4 whole green cardamom pods, crushed

1 black cardamom pod, crushed (optional)

1 inch piece cinnamon stick (optional)

6-8 black peppercorns, crushed (optional)

4 whole cloves, crushed (optional)

1 1/2 teaspoons black tea leaves  (Assam tea)

around 1 /2 cup hot milk or what ever kind of vegetarian milk you prefer (rice, soy or nut based) (amount used might be more or less depending  upon your personal preference on how dark or light you want the tea)

sugar to sweeten as needed 

1. Place the water in medium saucepan. Bring to a boil on medium high and add the spices immediately.Bo (I always add either ginger and/or green cardamom, the rest are all optional). 

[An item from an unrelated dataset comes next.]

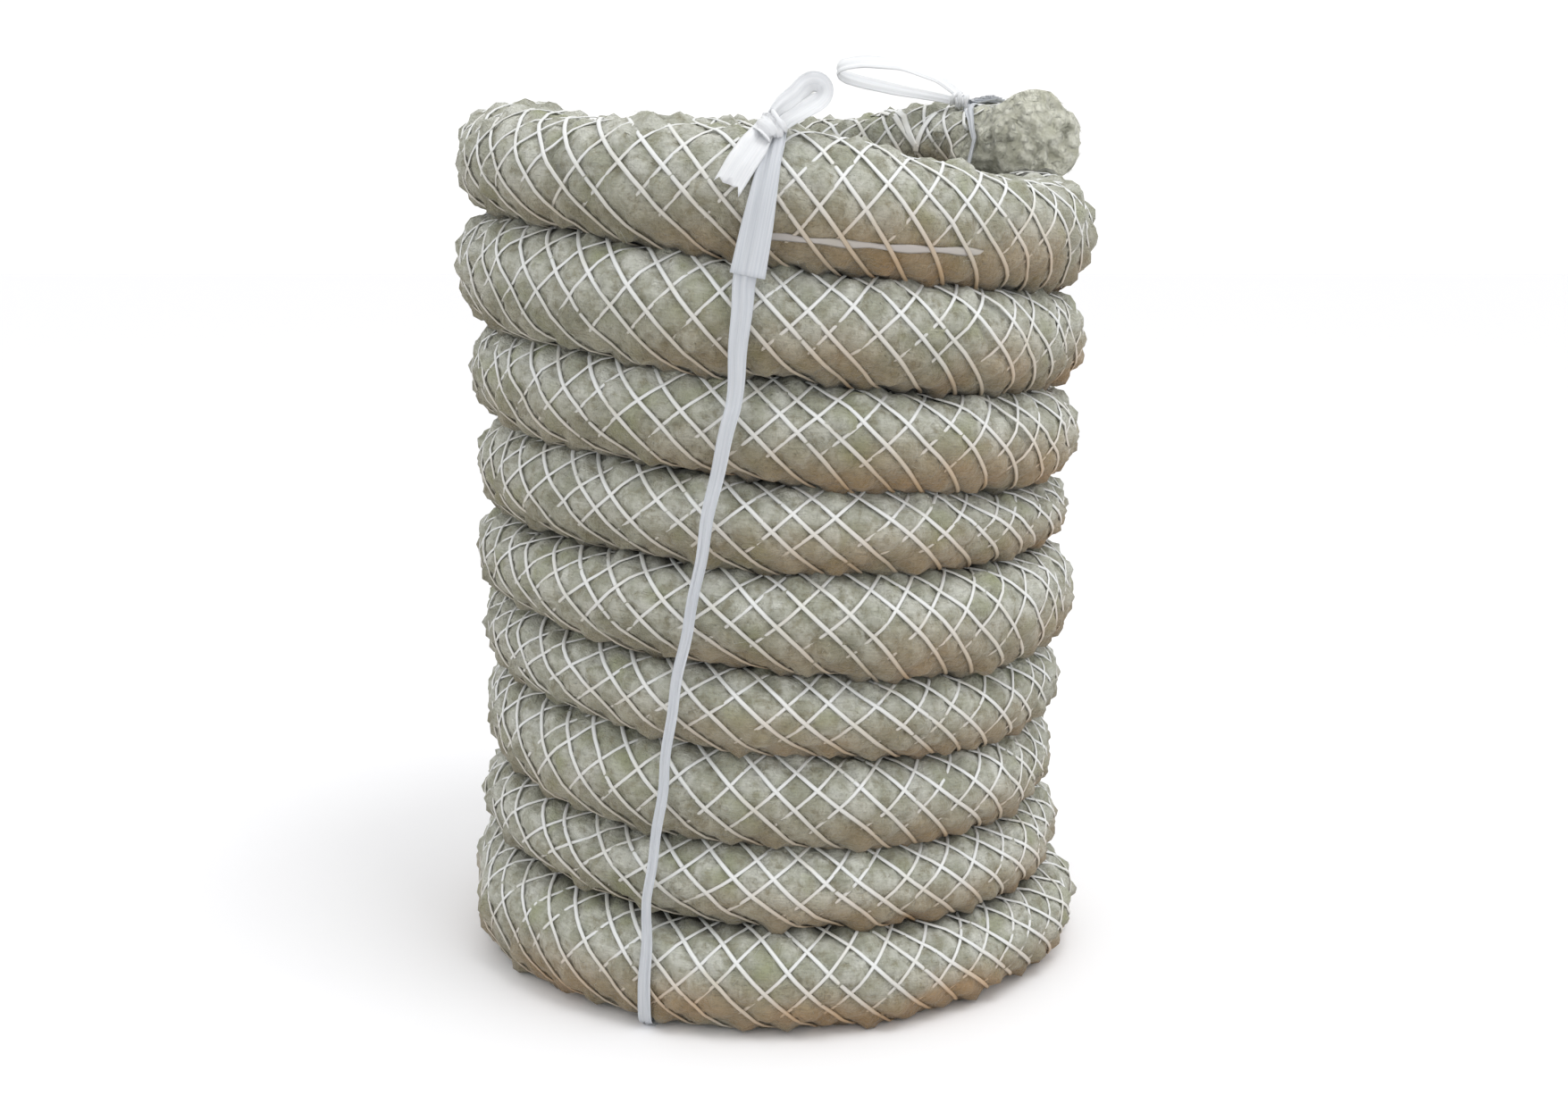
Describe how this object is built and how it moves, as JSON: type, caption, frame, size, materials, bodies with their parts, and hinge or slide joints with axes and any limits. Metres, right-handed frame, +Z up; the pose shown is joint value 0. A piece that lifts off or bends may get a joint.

2. Remove the saucepan from the stove and allow to the spices to infuse for about 4-5 minutes. Place the saucepan back on the stove and bring to a boil on medium high. As soon as the water begins to boil, add the tea leaves and reduce the flame to low. Allow the liquid to boil for about 30 seconds and remove from stove. Cover with a lid and allow to sit for 1 minute. 

4. To serve, pass the hot tea through a tea strainer to get rid of the tea leaves and spices into a teapot or teacup (as needed). Add enough milk to get a light brown color (depends on how dark or light you like your tea) and sweeten as needed. Serve hot with cookies or pastries.